* **TO BE DONE**
Quote verbatim everything from the line containing "Keep writing the Blender" down to the line containing "relief, warp_on_top = plain_weave(finish, warp", with both of those lines included and no others.

* **ENTRIES**
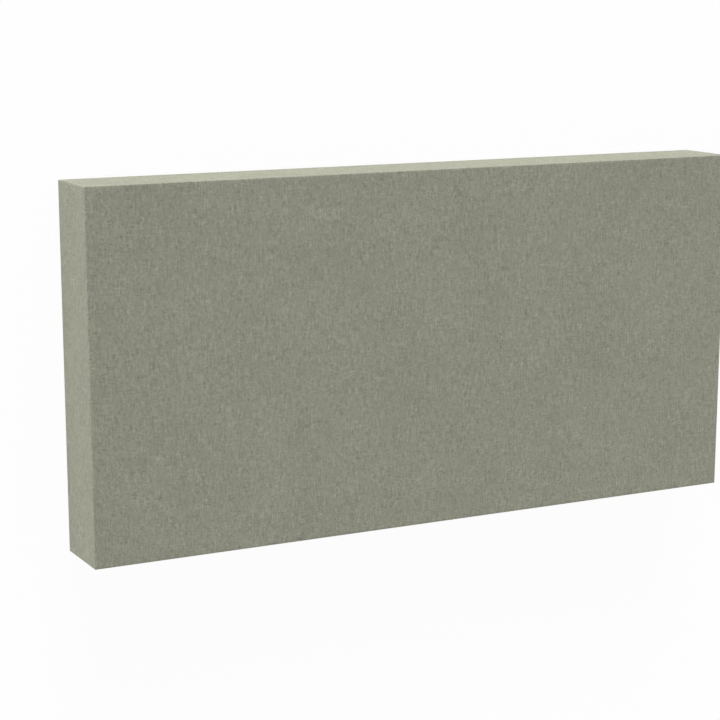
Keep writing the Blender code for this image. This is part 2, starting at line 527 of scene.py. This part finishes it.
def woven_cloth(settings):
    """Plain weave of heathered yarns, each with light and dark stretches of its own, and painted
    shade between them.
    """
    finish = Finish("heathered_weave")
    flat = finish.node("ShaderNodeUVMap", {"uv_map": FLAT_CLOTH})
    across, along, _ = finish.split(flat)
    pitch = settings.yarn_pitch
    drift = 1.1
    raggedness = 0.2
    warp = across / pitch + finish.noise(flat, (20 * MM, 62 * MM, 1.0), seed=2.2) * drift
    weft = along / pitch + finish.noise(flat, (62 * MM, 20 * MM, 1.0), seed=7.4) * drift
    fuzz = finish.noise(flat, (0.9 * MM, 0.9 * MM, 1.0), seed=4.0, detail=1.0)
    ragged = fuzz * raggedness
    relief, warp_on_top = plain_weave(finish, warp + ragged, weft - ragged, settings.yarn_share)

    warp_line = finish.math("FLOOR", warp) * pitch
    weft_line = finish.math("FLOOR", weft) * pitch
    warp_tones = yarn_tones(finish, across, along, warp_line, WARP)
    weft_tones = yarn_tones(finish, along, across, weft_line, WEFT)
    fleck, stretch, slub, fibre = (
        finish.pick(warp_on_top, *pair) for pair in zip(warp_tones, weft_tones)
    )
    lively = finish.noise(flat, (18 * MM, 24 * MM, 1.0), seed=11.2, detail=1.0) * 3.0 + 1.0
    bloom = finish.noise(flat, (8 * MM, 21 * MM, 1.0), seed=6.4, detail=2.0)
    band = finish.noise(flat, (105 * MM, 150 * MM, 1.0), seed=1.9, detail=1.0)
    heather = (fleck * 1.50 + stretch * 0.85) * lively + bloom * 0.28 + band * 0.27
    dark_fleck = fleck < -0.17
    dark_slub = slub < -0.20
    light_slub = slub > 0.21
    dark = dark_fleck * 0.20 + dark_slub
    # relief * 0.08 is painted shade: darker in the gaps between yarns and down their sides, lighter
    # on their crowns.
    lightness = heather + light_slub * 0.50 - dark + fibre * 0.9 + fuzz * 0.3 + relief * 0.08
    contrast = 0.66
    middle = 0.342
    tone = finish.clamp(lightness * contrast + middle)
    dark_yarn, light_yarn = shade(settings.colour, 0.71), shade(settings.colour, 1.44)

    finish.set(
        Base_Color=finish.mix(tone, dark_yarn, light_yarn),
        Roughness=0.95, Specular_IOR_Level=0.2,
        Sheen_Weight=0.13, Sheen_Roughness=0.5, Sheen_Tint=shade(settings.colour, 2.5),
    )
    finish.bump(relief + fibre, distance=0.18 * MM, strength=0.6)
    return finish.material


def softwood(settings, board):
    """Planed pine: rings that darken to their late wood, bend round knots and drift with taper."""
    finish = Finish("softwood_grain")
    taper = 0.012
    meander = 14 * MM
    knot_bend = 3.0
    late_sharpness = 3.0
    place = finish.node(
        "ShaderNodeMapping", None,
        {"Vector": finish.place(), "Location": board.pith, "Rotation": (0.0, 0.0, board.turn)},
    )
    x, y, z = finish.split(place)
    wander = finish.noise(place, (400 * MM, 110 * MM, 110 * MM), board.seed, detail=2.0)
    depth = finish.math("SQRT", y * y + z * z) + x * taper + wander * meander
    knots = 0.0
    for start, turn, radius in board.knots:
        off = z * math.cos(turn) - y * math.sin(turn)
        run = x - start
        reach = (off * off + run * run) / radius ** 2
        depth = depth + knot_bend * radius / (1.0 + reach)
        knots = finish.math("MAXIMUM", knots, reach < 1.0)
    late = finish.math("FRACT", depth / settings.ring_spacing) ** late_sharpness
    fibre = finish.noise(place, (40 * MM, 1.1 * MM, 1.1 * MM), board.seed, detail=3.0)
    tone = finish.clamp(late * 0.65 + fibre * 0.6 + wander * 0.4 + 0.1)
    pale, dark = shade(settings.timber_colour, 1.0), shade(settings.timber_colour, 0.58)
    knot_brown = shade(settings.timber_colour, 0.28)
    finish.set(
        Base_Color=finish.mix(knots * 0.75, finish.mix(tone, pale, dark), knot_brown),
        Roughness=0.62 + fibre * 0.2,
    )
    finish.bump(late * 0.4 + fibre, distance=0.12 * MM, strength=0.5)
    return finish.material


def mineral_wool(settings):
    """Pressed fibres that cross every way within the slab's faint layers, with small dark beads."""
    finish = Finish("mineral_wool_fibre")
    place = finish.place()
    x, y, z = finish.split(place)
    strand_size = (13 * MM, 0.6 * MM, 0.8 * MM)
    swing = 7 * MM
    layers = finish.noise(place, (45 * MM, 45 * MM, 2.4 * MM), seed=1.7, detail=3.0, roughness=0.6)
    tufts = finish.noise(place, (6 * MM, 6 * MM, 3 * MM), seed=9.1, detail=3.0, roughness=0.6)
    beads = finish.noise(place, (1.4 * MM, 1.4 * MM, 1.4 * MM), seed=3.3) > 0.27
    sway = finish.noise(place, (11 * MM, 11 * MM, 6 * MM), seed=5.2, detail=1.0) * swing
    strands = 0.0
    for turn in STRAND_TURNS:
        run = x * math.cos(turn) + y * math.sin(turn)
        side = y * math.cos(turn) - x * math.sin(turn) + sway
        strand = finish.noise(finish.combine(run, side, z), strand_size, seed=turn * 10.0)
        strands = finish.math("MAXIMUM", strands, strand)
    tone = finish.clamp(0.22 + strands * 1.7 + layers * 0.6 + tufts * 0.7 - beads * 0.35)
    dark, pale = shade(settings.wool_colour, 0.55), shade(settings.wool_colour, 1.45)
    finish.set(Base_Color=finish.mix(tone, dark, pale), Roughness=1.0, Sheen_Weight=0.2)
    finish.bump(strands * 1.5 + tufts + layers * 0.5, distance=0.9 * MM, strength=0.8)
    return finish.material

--

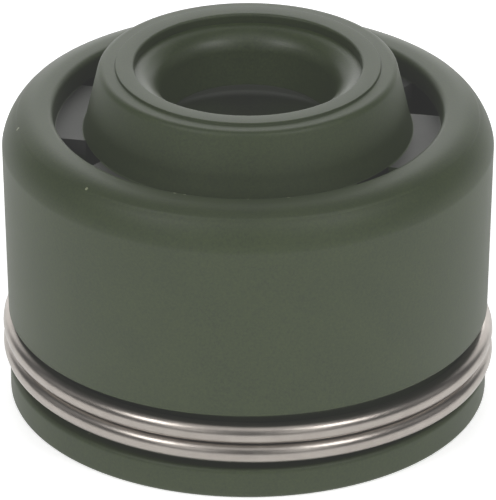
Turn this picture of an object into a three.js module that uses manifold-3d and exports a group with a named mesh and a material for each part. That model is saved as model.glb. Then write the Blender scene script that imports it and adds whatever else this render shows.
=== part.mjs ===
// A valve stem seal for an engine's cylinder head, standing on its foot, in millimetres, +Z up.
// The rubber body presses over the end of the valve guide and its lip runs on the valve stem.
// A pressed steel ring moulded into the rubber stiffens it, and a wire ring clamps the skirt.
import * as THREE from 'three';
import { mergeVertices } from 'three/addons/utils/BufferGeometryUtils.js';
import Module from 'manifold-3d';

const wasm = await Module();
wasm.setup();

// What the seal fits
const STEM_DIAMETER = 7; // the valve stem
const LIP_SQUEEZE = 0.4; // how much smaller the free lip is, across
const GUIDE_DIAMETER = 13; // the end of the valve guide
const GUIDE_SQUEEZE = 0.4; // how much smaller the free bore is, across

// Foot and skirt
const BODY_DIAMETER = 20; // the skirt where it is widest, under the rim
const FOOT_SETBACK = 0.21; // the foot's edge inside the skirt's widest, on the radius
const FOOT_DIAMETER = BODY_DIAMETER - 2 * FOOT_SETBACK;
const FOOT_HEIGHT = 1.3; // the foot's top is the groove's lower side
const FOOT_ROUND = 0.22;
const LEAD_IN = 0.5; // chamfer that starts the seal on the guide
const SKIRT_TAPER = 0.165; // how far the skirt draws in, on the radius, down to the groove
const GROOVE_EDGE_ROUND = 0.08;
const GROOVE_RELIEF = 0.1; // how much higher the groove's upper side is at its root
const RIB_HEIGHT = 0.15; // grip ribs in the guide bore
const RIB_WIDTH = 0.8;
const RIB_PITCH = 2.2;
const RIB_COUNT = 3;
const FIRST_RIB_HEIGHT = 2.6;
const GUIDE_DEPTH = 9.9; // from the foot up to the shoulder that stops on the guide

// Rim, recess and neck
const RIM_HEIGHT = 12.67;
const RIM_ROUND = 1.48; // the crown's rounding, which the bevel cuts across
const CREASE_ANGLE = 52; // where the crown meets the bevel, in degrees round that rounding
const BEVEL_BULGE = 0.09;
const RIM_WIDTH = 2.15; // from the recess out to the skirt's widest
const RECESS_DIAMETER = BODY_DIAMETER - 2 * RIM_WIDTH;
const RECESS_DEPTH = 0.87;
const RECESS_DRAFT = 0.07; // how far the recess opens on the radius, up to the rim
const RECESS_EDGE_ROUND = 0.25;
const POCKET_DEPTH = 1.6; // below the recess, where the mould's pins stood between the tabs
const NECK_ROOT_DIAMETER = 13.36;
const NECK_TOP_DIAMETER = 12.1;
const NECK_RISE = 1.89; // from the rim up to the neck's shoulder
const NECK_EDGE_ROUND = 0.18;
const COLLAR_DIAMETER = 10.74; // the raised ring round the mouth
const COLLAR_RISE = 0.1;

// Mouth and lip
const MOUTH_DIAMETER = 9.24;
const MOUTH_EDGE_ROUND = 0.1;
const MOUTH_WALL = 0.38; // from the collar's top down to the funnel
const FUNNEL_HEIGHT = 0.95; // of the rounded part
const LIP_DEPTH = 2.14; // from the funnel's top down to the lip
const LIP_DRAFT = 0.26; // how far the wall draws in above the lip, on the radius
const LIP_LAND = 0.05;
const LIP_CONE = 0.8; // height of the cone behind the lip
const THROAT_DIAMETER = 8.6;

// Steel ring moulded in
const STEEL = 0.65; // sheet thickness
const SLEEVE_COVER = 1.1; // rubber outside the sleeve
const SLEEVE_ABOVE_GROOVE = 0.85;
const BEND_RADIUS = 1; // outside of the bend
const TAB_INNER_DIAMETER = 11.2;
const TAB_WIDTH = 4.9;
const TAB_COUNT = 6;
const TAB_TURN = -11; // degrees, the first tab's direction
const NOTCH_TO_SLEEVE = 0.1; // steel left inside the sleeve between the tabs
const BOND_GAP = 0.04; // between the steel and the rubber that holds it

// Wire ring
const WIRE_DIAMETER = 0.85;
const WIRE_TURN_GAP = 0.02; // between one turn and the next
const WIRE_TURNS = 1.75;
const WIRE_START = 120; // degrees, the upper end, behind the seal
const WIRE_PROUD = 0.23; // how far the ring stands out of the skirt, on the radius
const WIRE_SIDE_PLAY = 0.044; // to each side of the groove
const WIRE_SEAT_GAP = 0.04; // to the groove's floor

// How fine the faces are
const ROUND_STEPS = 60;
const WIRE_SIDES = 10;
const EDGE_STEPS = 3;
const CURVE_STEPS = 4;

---

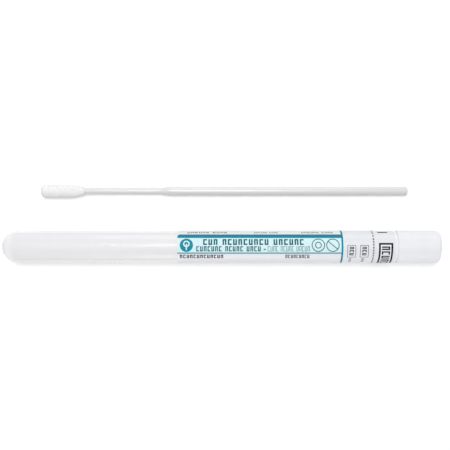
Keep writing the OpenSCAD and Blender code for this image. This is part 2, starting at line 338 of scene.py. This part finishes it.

* **COMPLETED EXERCISE**
Keep writing the Blender code for this image. This is part 2, starting at line 527 of scene.py. This part finishes it.
def woven_cloth(settings):
    """Plain weave of heathered yarns, each with light and dark stretches of its own, and painted
    shade between them.
    """
    finish = Finish("heathered_weave")
    flat = finish.node("ShaderNodeUVMap", {"uv_map": FLAT_CLOTH})
    across, along, _ = finish.split(flat)
    pitch = settings.yarn_pitch
    drift = 1.1
    raggedness = 0.2
    warp = across / pitch + finish.noise(flat, (20 * MM, 62 * MM, 1.0), seed=2.2) * drift
    weft = along / pitch + finish.noise(flat, (62 * MM, 20 * MM, 1.0), seed=7.4) * drift
    fuzz = finish.noise(flat, (0.9 * MM, 0.9 * MM, 1.0), seed=4.0, detail=1.0)
    ragged = fuzz * raggedness
    relief, warp_on_top = plain_weave(finish, warp + ragged, weft - ragged, settings.yarn_share)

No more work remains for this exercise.